What needs to be done
List, from the lines below, each one with "body" in it.

---------- Raw data

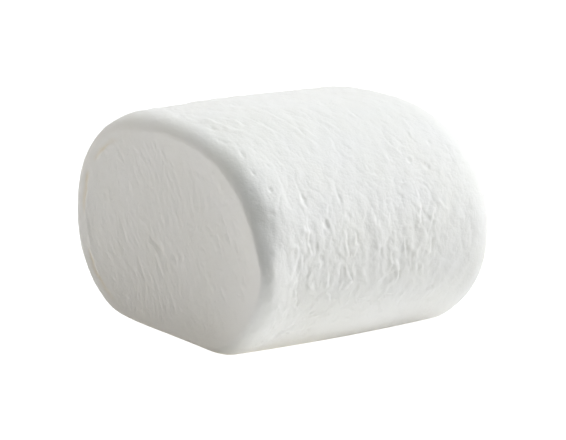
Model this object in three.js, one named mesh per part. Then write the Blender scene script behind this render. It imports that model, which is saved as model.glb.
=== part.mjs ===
// Marshmallow: one soft starch-dusted sweet, lying on its side on the flat foot it has slumped onto.
// Millimetres, +Z up. +X runs along the rope that the sweet was cut from, with the near cut face at
// -X; the crinkled side faces -Y. The origin is the middle of the foot.
import * as THREE from 'three';
import { ImprovedNoise } from 'three/addons/math/ImprovedNoise.js';
import { mergeVertices } from 'three/addons/utils/BufferGeometryUtils.js';

// driving dimensions
const length = 30;                 // along the rope, between the two cut faces
const halfWidth = 18.9;            // of the oval section, before the floor cuts it
const halfHeight = 12.6;
const axisHeight = 11.2;           // of the section's centre above the floor
const squareness = 2.25;           // superellipse power: 2 is an ellipse, more is boxier
const footSoftness = 1.0;          // how gently the side turns into the flat foot
const barrel = 0.026;              // swelling at mid length, as a share of the radius
const taper = -0.007;              // change of the radius from the near face to the far face

// slight unevenness of the oval: share of the radius for each number of lobes round it
const lobes = [
  { count: 3, cos: 0.009, sin: 0.001 },
  { count: 4, cos: -0.002, sin: -0.008 },
  { count: 5, cos: -0.007, sin: -0.003 },
];

// rounded edges between the cut faces and the side: quarter ellipses
const nearEdge = { along: 3.0, across: 2.1 };
const farEdge = { along: 3.3, across: 1.9 };
const edgeSquash = { share: 0.4, height: 2.5 };   // the edges are tighter close to the floor
// the near edge is tighter over the front, between these angles in degrees round the section, and
// tighter still at a corner of the front
const tight = { from: [80, 112], to: [205, 235], along: 0.5, across: 0.25 };
const corner = { angle: 183, spread: 15, along: 0.25, across: 0.5 };
// within this reach of the near edge the side falls off a little above the corner, and flares below it
const edgeReach = 4;
const crown = { from: [80, 108], to: [165, 180], depth: 0.26 };
const flare = { from: [178, 190], to: [203, 225], depth: 0.5 };
// the front part of the near face's edge stands out
const jut = { from: [45, 115], to: [205, 240], depth: 0.35 };
const dish = 0.15;                 // hollow of the near cut face

// on the front the side swells a little behind the near edge
const rim = { x: -13.2, halfLength: 2.0, from: [120, 145], to: [208, 230], height: 0.26 };

// mesh: cells along the length, across the width and up the height
const cells = { along: 54, across: 28, up: 17 };
const edgeShare = 0.13;            // share of the cells along the length in each rounded edge
const crowd = { share: 0.45, angle: 175 };        // cells lie closer together on the front

// relief of the side, which fades out towards the foot between two heights
const reliefFade = [0.4, 2.5];
const wrinkle = { depth: 0.035, along: 2.4, round: 6 };         // fine pull lines
// soft hollows and swells: two waves, each with its length along and its turns round the section
const swell = {
  depth: 0.05,
  waves: [{ along: 2.9, turns: 2, start: 0 }, { along: 4.3, turns: -3, start: 1 }],
};

// flakes of skin on the front: each climbs towards +X and drops at its rim. Middle of the rim,
// its run, its lean from upright in degrees with the foot towards +X, and its height
const flakeForm = { reach: 0.55, reachPerRun: 0.22, drop: 0.35, root: 0.1 };
const front = -0.2;                // the front is where the angle's cosine is below this
const flakes = [
  { x: -9.5, z: 13.8, run: 5.0, lean: -2, rise: 0.20 },
  { x: -11.4, z: 12.2, run: 4.2, lean: -10, rise: 0.14 },
  { x: -10.9, z: 8.4, run: 4.2, lean: 11, rise: 0.24 },
  { x: -7.1, z: 9.3, run: 2.0, lean: 10, rise: 0.18 },
  { x: -5.0, z: 12.7, run: 3.0, lean: 2, rise: 0.20 },
  { x: -4.5, z: 9.1, run: 2.3, lean: 23, rise: 0.28 },
  { x: -3.7, z: 12.6, run: 2.6, lean: 4, rise: 0.26 },
  { x: -1.3, z: 11.6, run: 5.0, lean: -50, rise: 0.12 },
  { x: 0.4, z: 9.3, run: 2.8, lean: -18, rise: 0.18 },
  { x: 1.7, z: 8.8, run: 2.9, lean: 8, rise: 0.30 },
  { x: 2.5, z: 11.3, run: 1.7, lean: 11, rise: 0.22 },
  { x: 3.1, z: 9.4, run: 2.1, lean: -4, rise: 0.22 },
  { x: 4.7, z: 14.3, run: 2.5, lean: -21, rise: 0.22 },
  { x: 6.2, z: 13.5, run: 3.0, lean: -30, rise: 0.24 },
  { x: 5.8, z: 11.0, run: 2.3, lean: -14, rise: 0.20 },
  { x: 4.2, z: 9.0, run: 1.5, lean: 13, rise: 0.18 },
];

// relief of the cut faces, which fades out towards their edges
const faceStreak = { depth: 0.05, width: 1.9, run: 6, lean: 34, bend: 0.8, bendRun: 9 };
// just inside the near face's edge, on the side away from the crinkles
const rimGroove = { depth: 0.1, inset: 1.3, width: 0.7, from: 6, to: 12 };
// dents in the near cut face: middle, length, width, depth and lean from upright in degrees
const faceDents = [
  { y: 0.5, z: 9.9, run: 3.2, width: 1.1, depth: 0.2, lean: 38 },
  { y: -2.2, z: 8.5, run: 1.8, width: 1.1, depth: 0.18, lean: 40 },
  { y: -2.3, z: 6.0, run: 8.5, width: 0.9, depth: 0.12, lean: 38 },
  { y: 7.6, z: 10.4, run: 3.5, width: 0.9, depth: 0.12, lean: 25 },
];

const noise = new ImprovedNoise();

function smoothMin(a, b, softness) {
  const near = Math.max(softness - Math.abs(a - b), 0) / softness;
  return Math.min(a, b) - (near * near * softness) / 4;
}

function smoothStep(low, high, value) {
  return THREE.MathUtils.smoothstep(value, low, high);
}

// radius of the section at an angle from +Y towards +Z, cut off by the floor
function outlineRadius(angle, scale) {
  const c = Math.cos(angle);
  const s = Math.sin(angle);
  const oval = (Math.abs(c / halfWidth) ** squareness + Math.abs(s / halfHeight) ** squareness)
    ** (-1 / squareness);
  let uneven = 1;
  for (const lobe of lobes) {
    uneven += lobe.cos * Math.cos(lobe.count * angle) + lobe.sin * Math.sin(lobe.count * angle);
  }
  const toFloor = s < -0.001 ? axisHeight / -s : 1e4;
  return smoothMin(oval * uneven * scale, toFloor, footSoftness);
}

// 1 at the middle of a bump that fades over a spread
function bump(value, middle, spread) {
  return Math.exp(-(((value - middle) / spread) ** 2));
}

// 1 between a band's two angles, each given as the degrees over which it fades
function between(angle, band) {
  const turned = THREE.MathUtils.radToDeg(angle);
  return smoothStep(...band.from, turned) * (1 - smoothStep(...band.to, turned));
}

function radiusAt(x, angle) {
  const share = (2 * x) / length;
  const swelling = (1 + barrel * (1 - share * share)) * (1 + (taper * share) / 2);
  const drop = crown.depth * between(angle, crown) - flare.depth * between(angle, flare);
  return outlineRadius(angle, swelling) - drop * (1 - smoothStep(0, edgeReach, x + length / 2));
}

// sizes of the two rounded edges at an angle round the section
function edgeSizes(angle) {
  const height = axisHeight + outlineRadius(angle, 1) * Math.sin(angle);
  const squash = 1 - edgeSquash.share * Math.exp(-height / edgeSquash.height);
  const tightness = between(angle, tight);
  const atCorner = bump(THREE.MathUtils.radToDeg(angle), corner.angle, corner.spread);
  return {
    near: {
      along: nearEdge.along * (1 - tight.along * tightness) * (1 - corner.along * atCorner) * squash,
      across: nearEdge.across * (1 - tight.across * tightness) * (1 - corner.across * atCorner) * squash,
    },
    far: { along: farEdge.along * squash, across: farEdge.across * squash },
  };
}

// a long narrow trough, as a share of its depth at a point u, v of a face
function trough(u, v, dent) {
  const lean = THREE.MathUtils.degToRad(dent.lean);
  const du = u - dent.y;
  const dv = v - dent.z;
  const alongIt = (du * Math.sin(lean) + dv * Math.cos(lean)) / (dent.run / 2);
  const acrossIt = (du * Math.cos(lean) - dv * Math.sin(lean)) / (dent.width / 2);
  return Math.exp(-(alongIt ** 4)) * Math.exp(-(acrossIt ** 2));
}

// height of a flake at a point of the front, x along and z up
function flakeHeight(x, z, flake) {
  const lean = THREE.MathUtils.degToRad(flake.lean);
  const half = flakeForm.reach + flakeForm.reachPerRun * flake.run;
  const dx = x - flake.x;
  const dz = flake.z - z;
  const along = (dx * Math.cos(lean) - dz * Math.sin(lean)) / half + 1;
  const across = (dz * Math.cos(lean) + dx * Math.sin(lean)) / (flake.run / 2);
  const outside = (Math.hypot(along, across) - 1) * half;
  const top = 1 - smoothStep(0, flakeForm.drop, outside);
  return flake.rise * THREE.MathUtils.lerp(flakeForm.root, 1, smoothStep(-1, 1, along)) * top;
}

// how far the side stands out from its smooth form
function sideRelief(x, angle, radius) {
  const height = axisHeight + radius * Math.sin(angle);
  const hoop = ((halfWidth + halfHeight) / 2) * angle;
  const pull = wrinkle.depth * noise.noise(x / wrinkle.along, hoop / wrinkle.round, 1.3);
  let soft = 0;
  for (const wave of swell.waves) {
    soft += swell.depth * Math.sin(x / wave.along + wave.turns * angle + wave.start);
  }
  const lip = rim.height * between(angle, rim) * bump(x, rim.x, rim.halfLength);
  const isFront = Math.cos(angle) < front;
  const laid = isFront ? Math.max(...flakes.map((flake) => flakeHeight(x, height, flake))) : 0;
  return pull + soft + lip + laid;
}

// how far a cut face stands out from its smooth form; inset is the distance to its edge
function faceRelief(y, z, inset, isNear) {
  const lean = THREE.MathUtils.degToRad(faceStreak.lean);
  const alongIt = y * Math.sin(lean) + z * Math.cos(lean);
  const acrossIt = y * Math.cos(lean) - z * Math.sin(lean);
  const bend = faceStreak.bend * Math.sin(alongIt / faceStreak.bendRun);
  const layer = isNear ? 0.6 : 5.6;
  const streaks = faceStreak.depth
    * noise.noise((acrossIt + bend) / faceStreak.width, alongIt / faceStreak.run, layer);
  if (!isNear) {
    return streaks;
  }
  const cut = faceDents.reduce((sum, dent) => sum + dent.depth * trough(y, z, dent), 0);
  const grooveShape = bump(inset, rimGroove.inset, rimGroove.width);
  return streaks - cut - rimGroove.depth * grooveShape * smoothStep(rimGroove.from, rimGroove.to, y);
}

// a point of the skin. u runs along the length, v and w across the width and up the height,
// each from -1 to 1 on the surface of a box
function skinPoint(u, v, w) {
  const out = Math.max(Math.abs(v), Math.abs(w));
  const turned = Math.atan2(w * halfHeight, v * halfWidth);
  const even = turned < -Math.PI / 2 ? turned + 2 * Math.PI : turned;    // its seam is under the foot
  const angle = even - crowd.share * Math.sin(even - THREE.MathUtils.degToRad(crowd.angle));
  const { near, far } = edgeSizes(angle);
  const standing = jut.depth * between(angle, jut);
  const cosine = Math.cos(angle);
  const sine = Math.sin(angle);

  if (Math.abs(u) > 0.9999) {
    const isNear = u < 0;
    const edge = isNear ? near : far;
    const hollow = isNear ? dish * (1 - out ** 4) - standing * out ** 4 : 0;
    const smoothX = (isNear ? -1 : 1) * (length / 2 - hollow);
    const full = radiusAt(smoothX, angle);
    const radius = out * (full - edge.across);
    const y = radius * cosine;
    const z = radius * sine + axisHeight;
    const fade = 1 - smoothStep(0.9, 1, out);
    const stand = faceRelief(y, z, (1 - out) * full, isNear) * fade;
    return new THREE.Vector3(smoothX + (isNear ? -stand : stand), y, z);
  }

  const t = (u + 1) / 2;
  let x;
  let inset = 0;
  let onSide = 1;
  if (t < edgeShare) {
    const turn = (t / edgeShare) * (Math.PI / 2);
    x = -length / 2 - standing + (near.along + standing) * (1 - Math.cos(turn));
    inset = near.across * (1 - Math.sin(turn));
    onSide = Math.sin(turn) ** 2;
  } else if (t > 1 - edgeShare) {
    const turn = ((1 - t) / edgeShare) * (Math.PI / 2);
    x = length / 2 - far.along * (1 - Math.cos(turn));
    inset = far.across * (1 - Math.sin(turn));
    onSide = Math.sin(turn) ** 2;
  } else {
    const way = (t - edgeShare) / (1 - 2 * edgeShare);
    x = THREE.MathUtils.lerp(-length / 2 + near.along, length / 2 - far.along, way);
  }
  const smooth = radiusAt(x, angle) - inset;
  const aboveFoot = smoothStep(...reliefFade, axisHeight + smooth * sine);
  const radius = smooth + sideRelief(x, angle, smooth) * onSide * aboveFoot;
  return new THREE.Vector3(x, radius * cosine, Math.max(axisHeight + radius * sine, 0));
}

function makeSkin() {
  const box = new THREE.BoxGeometry(2, 2, 2, cells.along, cells.across, cells.up);
  box.deleteAttribute('normal');
  box.deleteAttribute('uv');
  const skin = mergeVertices(box);
  const position = skin.attributes.position;
  for (let i = 0; i < position.count; i += 1) {
    const point = skinPoint(position.getX(i), position.getY(i), position.getZ(i));
    position.setXYZ(i, point.x, point.y, point.z);
  }
  // put the middle of the bounding box over the origin, with the foot on the floor
  skin.computeBoundingBox();
  const middle = skin.boundingBox.getCenter(new THREE.Vector3());
  skin.translate(-middle.x, -middle.y, 0);
  skin.computeVertexNormals();
  return skin;
}

const dustedSugarFoam = new THREE.MeshStandardMaterial({ color: 0xf4f2ec, roughness: 0.85, metalness: 0 });

const marshmallow = new THREE.Mesh(makeSkin(), dustedSugarFoam);
marshmallow.name = 'marshmallow';

const part = new THREE.Group();
part.add(marshmallow);

export default part;
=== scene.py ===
import math

import bmesh
import bpy
import numpy as np
from mathutils import Matrix, Vector, noise


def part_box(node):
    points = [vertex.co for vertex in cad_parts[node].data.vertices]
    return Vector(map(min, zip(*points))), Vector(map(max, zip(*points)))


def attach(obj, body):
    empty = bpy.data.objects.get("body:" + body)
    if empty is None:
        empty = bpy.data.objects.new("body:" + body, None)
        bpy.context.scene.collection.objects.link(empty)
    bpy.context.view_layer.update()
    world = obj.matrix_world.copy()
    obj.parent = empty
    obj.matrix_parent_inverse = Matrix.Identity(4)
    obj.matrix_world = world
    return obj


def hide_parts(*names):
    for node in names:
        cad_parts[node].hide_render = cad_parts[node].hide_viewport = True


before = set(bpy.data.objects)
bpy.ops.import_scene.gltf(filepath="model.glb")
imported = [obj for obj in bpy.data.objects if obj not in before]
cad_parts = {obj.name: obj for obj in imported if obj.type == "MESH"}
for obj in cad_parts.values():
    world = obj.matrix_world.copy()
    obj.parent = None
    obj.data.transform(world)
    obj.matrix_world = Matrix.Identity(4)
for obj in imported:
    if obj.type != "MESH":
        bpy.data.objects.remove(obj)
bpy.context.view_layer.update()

mm = 0.001


def hexColour(text):
    # sRGB hex to the linear values that shader sockets take
    out = []
    for i in (1, 3, 5):
        c = int(text[i:i + 2], 16) / 255
        out.append(c / 12.92 if c <= 0.04045 else ((c + 0.055) / 1.055) ** 2.4)
    return (*out, 1.0)


def addNode(tree, kind, settings=None, inputs=None, links=None):
    # settings are the node's own fields, inputs its fixed socket values, links its sockets fed by others
    node = tree.nodes.new(kind)
    for name, value in (settings or {}).items():
        setattr(node, name, value)
    for name, value in (inputs or {}).items():
        node.inputs[name].default_value = value
    for name, source in (links or {}).items():
        tree.links.new(source, node.inputs[name])
    return node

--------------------

Solution for this problem
def attach(obj, body):
    empty = bpy.data.objects.get("body:" + body)
        empty = bpy.data.objects.new("body:" + body, None)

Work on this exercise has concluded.